I didn't consider fitting a line to # events vs time. I run some tests and got the following results Raw data:
events/sec (BTIM/ETIM method): 930.35
events/sec (events method): 959.12
events/sec (slope method): 964.77
Error in BTIM/ETIM method: 3.00%
Error in slope method: 0.59%
After start/end trimming
events/sec (BTIM/ETIM method): 912.85
events/sec (events method): 958.37
events/sec (slope method): 965.53
Error in BTIM/ETIM method: 4.75%
Error in slope method: 0.74%
After low/high gating
events/sec (BTIM/ETIM method): 859.75
events/sec (events method): 902.62
events/sec (slope method): 909.07
Error in BTIM/ETIM method: 4.75%
Error in slope method: 0.71%
After density gating (30%):
events/sec (BTIM/ETIM method): 257.95
events/sec (events method): 270.81
events/sec (slope method): 272.84
Error in BTIM/ETIM method: 4.75%
Error in slope method: 0.74%
Highlights:
In my opinion, the precision difference that results from using the slope method as opposed to the events method is negligible, and I'm not convinced that the slope method is theoretically more correct.

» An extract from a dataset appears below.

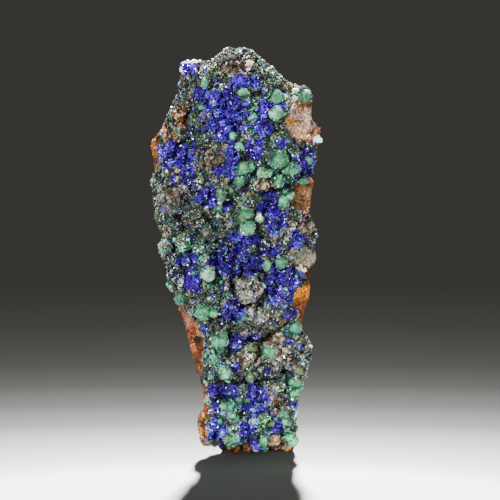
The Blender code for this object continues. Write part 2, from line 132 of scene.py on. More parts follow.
OLIVE_FIELDS = (
    (0.5, 100.0, 6.2, 2.4), (-4.5, 96.5, 2.6, 2.2), (7.5, 96.0, 3.6, 2.6), (12.0, 92.6, 3.0, 1.3),
    (-19.0, 58.0, 1.8, 6.0), (-10.0, 60.5, 3.0, 2.2),
)
FROST_FIELDS = (
    (-12.5, 53.5, 3.0, 1.7), (-8.2, 51.4, 2.1, 2.5), (-18.4, 52.4, 2.2, 2.2), (-2.6, 80.3, 2.4, 1.4),
    (-3.5, 98.6, 1.8, 1.6), (0.0, 101.0, 3.0, 0.9), (6.0, 97.0, 2.2, 1.4), (9.6, 94.4, 2.4, 1.2),
    (5.4, 89.0, 1.7, 1.6), (-17.2, 72.6, 1.4, 1.0), (0.8, 64.8, 2.0, 1.8),
)
# Where fields overlap, the later mineral covers the earlier one.
FIELDS = {
    "olive": OLIVE_FIELDS, "frost": FROST_FIELDS, "grey": GREY_FIELDS, "brown": BROWN_FIELDS,
    "rust": RUST_FIELDS, "green": MALACHITE_FIELDS, "blue": AZURITE_FIELDS,
}
# Partly painted light and shade, partly the minerals' own tone: hollows, ledge undersides and the top are
# darkened
# with painted shade, and the lower part is lightened with painted light, as if lit from the floor.
# Lighter or darker parts of the face: X, Z, half width, half height, factor.
PAINTED_LIGHT_AND_TONE = (
    (1.5, 93.5, 4.5, 2.2, 2.3), (-11.5, 97.0, 2.6, 2.2, 1.5), (-0.5, 49.5, 7.5, 5.0, 0.6),
    (3.0, 42.0, 4.0, 3.0, 1.35), (-10.5, 86.0, 2.0, 3.0, 0.8), (7.0, 63.0, 4.0, 4.0, 0.9),
    (2.0, 29.5, 8.0, 1.6, 0.8), (2.0, 18.6, 8.0, 0.9, 0.75), (5.0, 36.0, 6.0, 3.4, 1.3),
    (11.0, 26.5, 5.0, 5.0, 1.1), (3.0, 25.0, 4.0, 4.0, 0.8), (0.0, 99.5, 6.5, 3.5, 0.62),
    (4.0, 10.0, 16.0, 15.0, 1.3), (-14.5, 75.0, 5.0, 4.0, 1.2), (-6.0, 75.5, 3.4, 3.4, 0.6),
    (-12.0, 61.8, 4.5, 5.0, 0.5), (-6.0, 87.0, 4.5, 5.5, 1.2), (11.0, 44.0, 5.0, 5.5, 0.78),
    (4.0, 33.0, 4.6, 2.0, 0.36), (0.4, 65.0, 2.6, 2.2, 1.7), (13.2, 88.7, 2.4, 2.8, 2.0),
    (0.6, 9.0, 2.6, 2.2, 2.0), (-15.2, 48.6, 3.0, 2.6, 0.5), (-17.0, 65.5, 4.5, 3.2, 0.6),
    (12.2, 12.6, 2.2, 2.2, 0.55), (-3.0, 24.5, 2.0, 2.2, 1.6), (4.0, 79.8, 9.0, 3.4, 1.5),
    (-7.2, 69.2, 2.4, 2.0, 0.65), (4.6, 89.0, 2.4, 2.0, 1.5), (6.0, 53.0, 3.8, 2.0, 0.6),
    (13.3, 5.0, 2.2, 2.2, 1.6), (-7.0, 57.0, 2.2, 1.6, 1.4), (-2.5, 68.5, 2.4, 1.8, 1.4),
    (-10.6, 77.4, 2.8, 2.2, 0.6), (-3.6, 37.2, 2.2, 2.6, 1.6), (0.9, 28.3, 2.8, 1.8, 1.6),
    (5.2, 92.5, 2.2, 1.6, 1.4), (-2.6, 81.4, 2.8, 2.2, 1.3), (5.4, 75.8, 2.6, 2.4, 1.4),
    (12.8, 48.5, 2.8, 2.0, 0.65), (-15.4, 88.3, 2.6, 2.8, 0.6), (8.0, 13.2, 2.2, 2.0, 0.65),
    (12.4, 57.2, 2.4, 2.2, 1.5), (-2.7, 44.4, 2.4, 2.0, 1.4), (-3.0, 96.4, 2.4, 1.8, 0.65),
)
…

After checking @JS3xton comments and running some analysis, I propose the following changes:
time_scaling
property to the FCSData file. time_scaling
will read the appropriate text
field and return a value such that data[:,'Time']*data.time_scaling
should be in seconds. acquisition_time
property. This will be calculated using data.time_scaling*(data[-1, 'Time'] - data[0, 'Time'])
if Time
is a valid channel, otherwise it will use the BTIM/ETIM method.A transform function that converts time to seconds (for the lazy, like myself) may be implemented in the future.
I will wait a couple of hours for comments, otherwise I'll start implementing this.
@castillohair's proposed changes sound good to me. I like output acquisition time instead of a rate too.
Solved in e9ecffd4362481455cb8d8675527d21cc0ecd13c.
Values in column "Gated Counts/millisecond" in output excel file range from 7 to 13. This means that acquisition of these values was performed at 23000 to 43000 events/second (taking into account gating), which is unusual. My guess is that calculation of counts/millisecond is wrong.